In a pool with base capacity of 1000 MBLKs with 500 MBLKs left, an infinitesimal revenue will be multiplied by
$\frac{500}{1000}=50 \%$
. Therefore, the revenue earned by players will decrease when the pool is near empty and increase if the pool content is higher. The revenue if a player gains 100 blocks at that time would be:
$\large 500 \cdot \left( 1 - e^{- \frac{100}{1000}} \right) \approx 47.6 \thinspace MBLK$
Which is slightly lower than 50% of the revenue because the content of the pool diminishes as the revenue is earned.

Parameters used

The main pool for revenues given in the game is at launch:
$\large P(t = 0) = 1.5 B \thinspace MBLK$
This is equal to 50% of the
$3B \thinspace MBLK$
total supply. The size of the pool will go down when blocks are earned by players in the game but it will also go up when a player spends blocks in the game as those blocks will be added back into the pool.

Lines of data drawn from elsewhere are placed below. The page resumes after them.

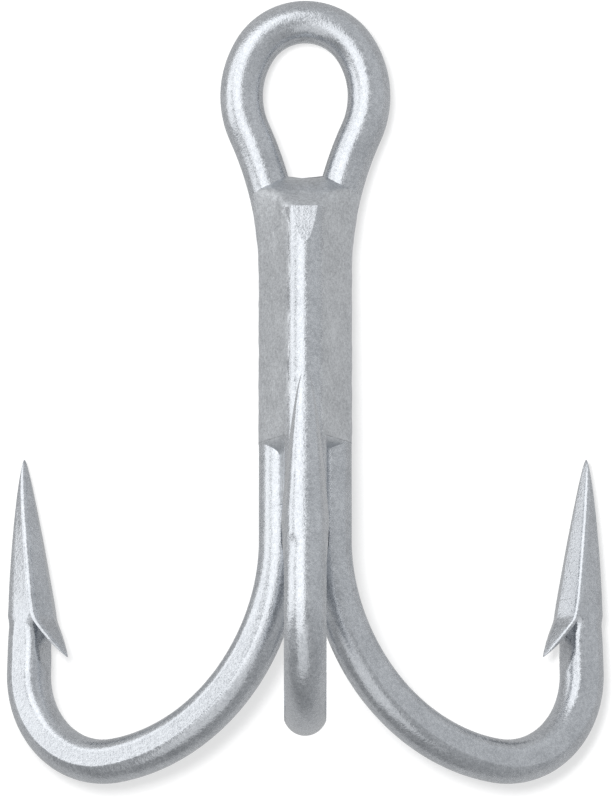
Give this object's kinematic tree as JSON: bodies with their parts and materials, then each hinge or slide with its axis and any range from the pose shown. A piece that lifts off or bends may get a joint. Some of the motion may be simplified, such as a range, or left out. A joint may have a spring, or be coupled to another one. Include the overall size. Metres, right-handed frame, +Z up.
{
  "type": "treble hook",
  "caption": "Short-shanked treble fishing hook: a heavy wire with a teardrop eye and two barbed hooks, a second barbed hook laid in its front groove, brazed along the shank.",
  "frame": {"origin": "centre of the eye's hole, in the middle of the eye's wire", "axes": "+Z up the shank towards the eye, X across the eye, so the eye lies in the XZ plane, and the single hook opens towards -Y"},
  "size_m": [0.045, 0.0394, 0.0582],
  "materials": {
    "hook_wire": "satin, faintly grainy grey plating over steel wire",
    "braze_metal": "the same satin grey plating, a little duller, over brazing metal"
  },
  "bodies": {
    "root": {"double_hook": "hook_wire", "single_hook": "hook_wire", "braze": "braze_metal"}
  },
  "joints": []
}
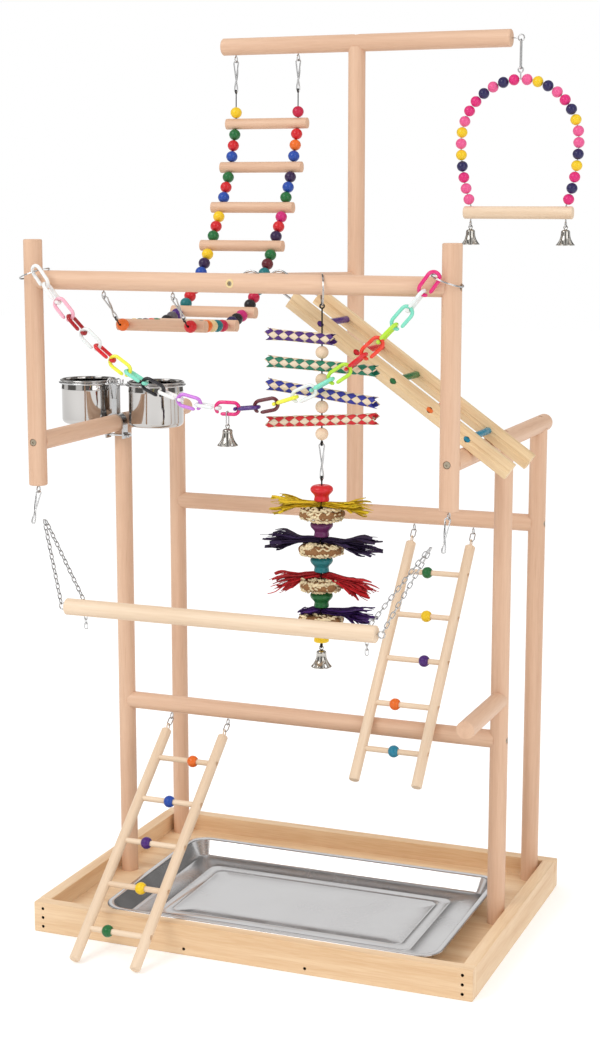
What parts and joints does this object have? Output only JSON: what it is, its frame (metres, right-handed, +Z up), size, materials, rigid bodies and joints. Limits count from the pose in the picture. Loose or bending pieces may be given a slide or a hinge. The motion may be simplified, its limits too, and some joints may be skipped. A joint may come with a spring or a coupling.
{
  "type": "parrot play stand",
  "caption": "Wooden dowel play stand for a parrot, on a boxed tray base, with perches, swing, beaded arch, bead bridge, chain, hanging toy, ladders, ramp and feeding cups.",
  "frame": {"origin": "middle of the base's underside, on the ground", "axes": "+X to the right seen from the front, +Y to the back, +Z up"},
  "size_m": [0.7473, 0.541, 1.2675],
  "materials": {
    "pine": "clear sealed pine with knots, satin",
    "dowel": "smooth sanded beech dowel, bare",
    "pale_dowel": "smooth sanded pale dowel, bare",
    "bead_wood": "wooden beads and rungs stained in bright colours",
    "toy_wood": "turned wood, bare or stained",
    "tray_steel": "bright stainless sheet",
    "cup_steel": "polished stainless steel",
    "wire_steel": "bright plated steel wire",
    "screw_steel": "zinc plated steel",
    "bell_steel": "nickel plated sheet",
    "link_plastic": "glossy moulded plastic in many colours",
    "string": "twisted cotton string",
    "woven_tube": "woven palm strip, coloured and natural",
    "raffia": "flat raffia strips",
    "loofah": "dried loofah slices"
  },
  "bodies": {
    "root": {"base_board_front": "pine", "base_board_back": "pine", "base_board_left": "pine", "base_board_right": "pine", "base_panel": "pine", "base_nails": "screw_steel", "frame_screws": "screw_steel", "post_front_left": "dowel", "post_front_right": "dowel", "post_back_left": "dowel", "post_back_right": "dowel", "side_perch_left": "dowel", "side_perch_right": "dowel", "hanger_post_left": "dowel", "hanger_post_right": "dowel", "front_crossbar": "dowel", "back_crossbar": "dowel", "lower_crossbar": "dowel", "stub_perch": "dowel", "mast": "dowel", "top_perch": "dowel", "centre_perch": "dowel", "screw_eyes": "wire_steel", "cup_bracket": "wire_steel", "chain_rings": "wire_steel", "bead_bridge_rungs": "bead_wood", "bead_bridge_beads": "bead_wood", "bead_bridge_strings": "string", "bead_bridge_hooks": "wire_steel"},
    "tray": {"tray": "tray_steel"},
    "cup_left": {"cup_left": "cup_steel"},
    "cup_right": {"cup_right": "cup_steel"},
    "wing_nut": {"cup_wing_nut": "wire_steel"},
    "swing": {"swing_perch": "pale_dowel", "swing_fittings": "wire_steel", "swing_chains": "wire_steel"},
    "arch": {"arch_wire": "wire_steel", "arch_beads": "bead_wood", "arch_perch": "pale_dowel"},
    "arch_bell_left": {"arch_bell_left": "bell_steel"},
    "arch_bell_right": {"arch_bell_right": "bell_steel"},
    "chain": {"plastic_chain": "link_plastic"},
    "chain_bell": {"chain_bell": "bell_steel"},
    "toy": {"toy_cord": "string", "toy_tubes": "woven_tube", "toy_balls": "toy_wood"},
    "toy_low": {"toy_low_cord": "string", "toy_knobs": "toy_wood", "toy_raffia": "raffia", "toy_loofahs": "loofah"},
    "toy_bell": {"toy_bell": "bell_steel"},
    "low_ladder": {"low_ladder_rails": "pale_dowel", "low_ladder_rungs": "pale_dowel"},
    "low_ladder_beads": {"low_ladder_beads": "bead_wood"},
    "mid_ladder": {"mid_ladder_rails": "pale_dowel", "mid_ladder_rungs": "pale_dowel"},
    "mid_ladder_beads": {"mid_ladder_beads": "bead_wood"},
    "ramp": {"ramp_rails": "pale_dowel", "ramp_hooks": "wire_steel", "ramp_rungs": "bead_wood"}
  },
  "joints": [
    {"name": "tray_lift", "type": "slide", "parent": "root", "child": "tray", "axis": [0, 0, 1], "range_m": [0, 0.02]},
    {"name": "cup_left_lift", "type": "slide", "parent": "root", "child": "cup_left", "axis": [0, 0, 1], "range_m": [0, 0.08]},
    {"name": "cup_right_lift", "type": "slide", "parent": "root", "child": "cup_right", "axis": [0, 0, 1], "range_m": [0, 0.08]},
    {"name": "wing_nut_turn", "type": "hinge", "parent": "root", "child": "wing_nut", "pos_m": [-0.29, -0.014, 0.6915], "axis": [1, 0, 0], "continuous": true},
    {"name": "swing_sway", "type": "hinge", "parent": "root", "child": "swing", "pos_m": [0, -0.2458, 0.6417], "axis": [-1, 0, 0], "range_deg": [0, 55]},
    {"name": "arch_sway", "type": "hinge", "parent": "root", "child": "arch", "pos_m": [0.2525, 0.1915, 1.2506], "axis": [1, 0, 0], "range_deg": [-30, 30]},
    {"name": "arch_bell_left_sway", "type": "hinge", "parent": "arch", "child": "arch_bell_left", "pos_m": [0.1825, 0.1915, 0.9954], "axis": [1, 0, 0], "range_deg": [-25, 25]},
    {"name": "arch_bell_right_sway", "type": "hinge", "parent": "arch", "child": "arch_bell_right", "pos_m": [0.3225, 0.1915, 0.9954], "axis": [1, 0, 0], "range_deg": [-25, 25]},
    {"name": "chain_sway", "type": "hinge", "parent": "root", "child": "chain", "pos_m": [0, -0.26605, 0.93842], "axis": [-1, 0, 0], "range_deg": [0, 30]},
    {"name": "chain_bell_sway", "type": "hinge", "parent": "chain", "child": "chain_bell", "pos_m": [0, -0.26605, 0.7604], "axis": [1, 0, 0], "range_deg": [-20, 20]},
    {"name": "toy_sway", "type": "hinge", "parent": "root", "child": "toy", "pos_m": [0.121, -0.245, 0.926], "axis": [1, 0, 0], "range_deg": [0, 9]},
    {"name": "toy_low_sway", "type": "hinge", "parent": "toy", "child": "toy_low", "pos_m": [0.121, -0.245, 0.7241], "axis": [0, 1, 0], "range_deg": [-12, 12]},
    {"name": "toy_bell_sway", "type": "hinge", "parent": "toy_low", "child": "toy_bell", "pos_m": [0.121, -0.245, 0.4635], "axis": [1, 0, 0], "range_deg": [-25, 25]},
    {"name": "low_ladder_lift", "type": "hinge", "parent": "root", "child": "low_ladder", "pos_m": [-0.17, 0.007, 0.2658], "axis": [-1, 0, 0], "range_deg": [0, 40]},
    {"name": "low_ladder_beads_slide", "type": "slide", "parent": "low_ladder", "child": "low_ladder_beads", "axis": [1, 0, 0], "range_m": [-0.012, 0.012]},
    {"name": "mid_ladder_lift", "type": "hinge", "parent": "root", "child": "mid_ladder", "pos_m": [0.148, 0.1915, 0.5428], "axis": [-1, 0, 0], "range_deg": [0, 25]},
    {"name": "mid_ladder_beads_slide", "type": "slide", "parent": "mid_ladder", "child": "mid_ladder_beads", "axis": [1, 0, 0], "range_m": [-0.012, 0.012]},
    {"name": "ramp_lift", "type": "hinge", "parent": "root", "child": "ramp", "pos_m": [0, -0.14, 0.922], "axis": [0, -1, 0], "range_deg": [0, 20]}
  ]
}
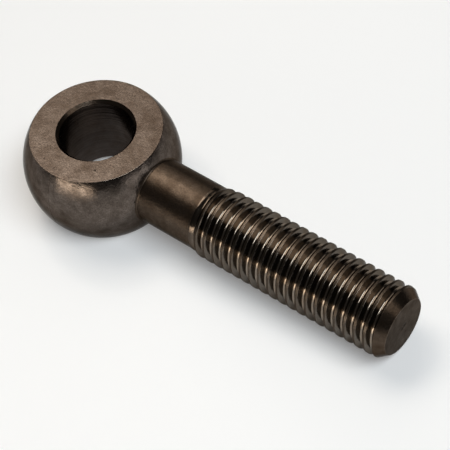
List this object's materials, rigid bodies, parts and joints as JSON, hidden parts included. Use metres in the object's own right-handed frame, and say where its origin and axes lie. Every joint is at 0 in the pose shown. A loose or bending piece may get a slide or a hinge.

The size of the main pool could go over it's initial value as some the blocks earned from staking will be spent in the game.
The proportion of the main pool distributed on a daily basis is
$\alpha = 0.1 \%$
. Note that this proportion can be changed in function of the amount of blocks returned to the pool over time, temporary marketing events, etc. For the distribution among different pools for individual quests or enemy types we use a factor
$\beta = 1$
.
Some of the parameters of the pools like their size, the distribution factor
$\beta$
, the proportion of the main pool distributed everyday
$\alpha$
and other parameters could be changed based on the behavior of players during the beta and after launch to have a sustainable and exciting in-game economy.